Mountain Hardwear Phantom 0/-18 is the flagship sleeping bag in the Mountain Hardwear line. As it's name suggests, the Phantom 0 offers warmth down to a bone-chilling -18°C. Yet, given its four-season capabilities, it is lightweight and compact, with an impressively small pack size that ranks among the best in this class. It is filled with a hefty 850g/1lb 14oz of 850 fill power down, housed in either a Pertex Quantum or Gore-Tex Windstopper fabric shell.

The fit is highly tapered to maximise thermal efficiency. As such some might find it a little restrictive, though at high altitudes or low temperatures you’ll appreciate the extra warmth.
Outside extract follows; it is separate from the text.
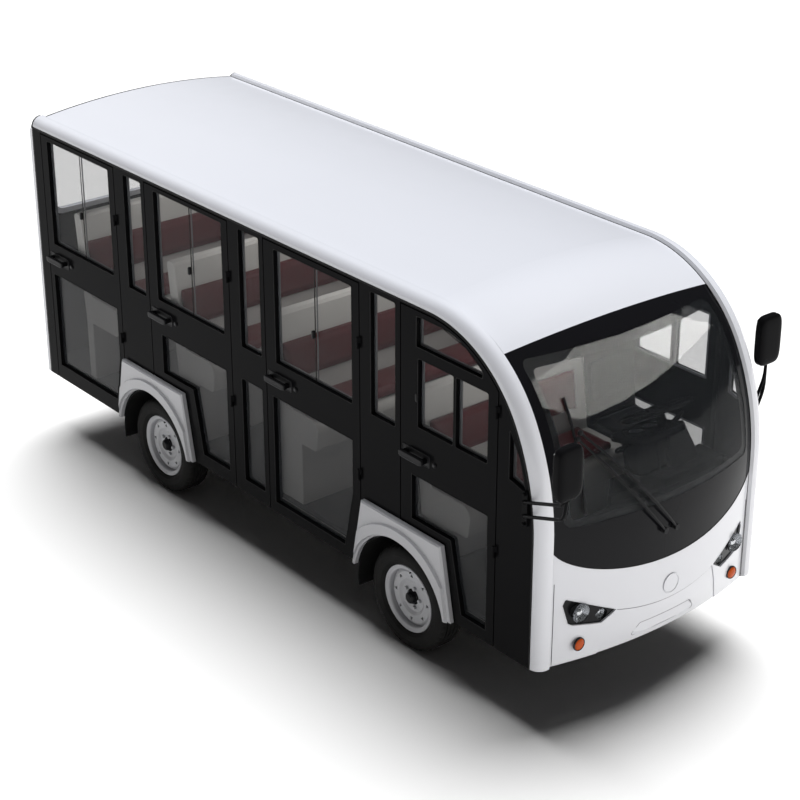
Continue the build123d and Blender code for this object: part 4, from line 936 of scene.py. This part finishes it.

The one rather surprising omission is that the down fill has no hydrophobic treatment, though arguably the highly water-resistant outer renders this unnecessary.

Specifications

RRP: $760 (US)/£570 (UK)
Weight: 1kg 208g/2lb 10.6 oz
Length: 218cm/86in (regular), 234cm/92in (long)
Max user height: 205cm/6ft 5in (regular), 220cm/7ft+ (large)
Pack size: 21x42cm/8.25x16.5in
Fill: 850-fill goose down
Comfort limit: -7°C/19.4°F
Limit: -18°C/0.4°F
Compatibility: 4-season

In the field

In full winter conditions, being zipped up in this bag as your breath condenses in the chill air of your tent is a wonderful sensation. It does a great job of locking in vital warmth thanks to a well-designed neck baffle and vertical box-wall chest baffles to counter down migration, which could otherwise cause cold spots.

The footbox and panelled hood are similarly well-constructed. To be honest, there’s little to fault. So if you’re a serious winter camper, you might consider this tried-and-tested four-season down bag for your next adventure.

Similarly, if you’re heading off on a trekking or mountaineering expedition at higher altitudes, it’s a good choice to take with you. Otherwise, in all honesty there’s a good chance that a bag delivering this much warmth will be overkill.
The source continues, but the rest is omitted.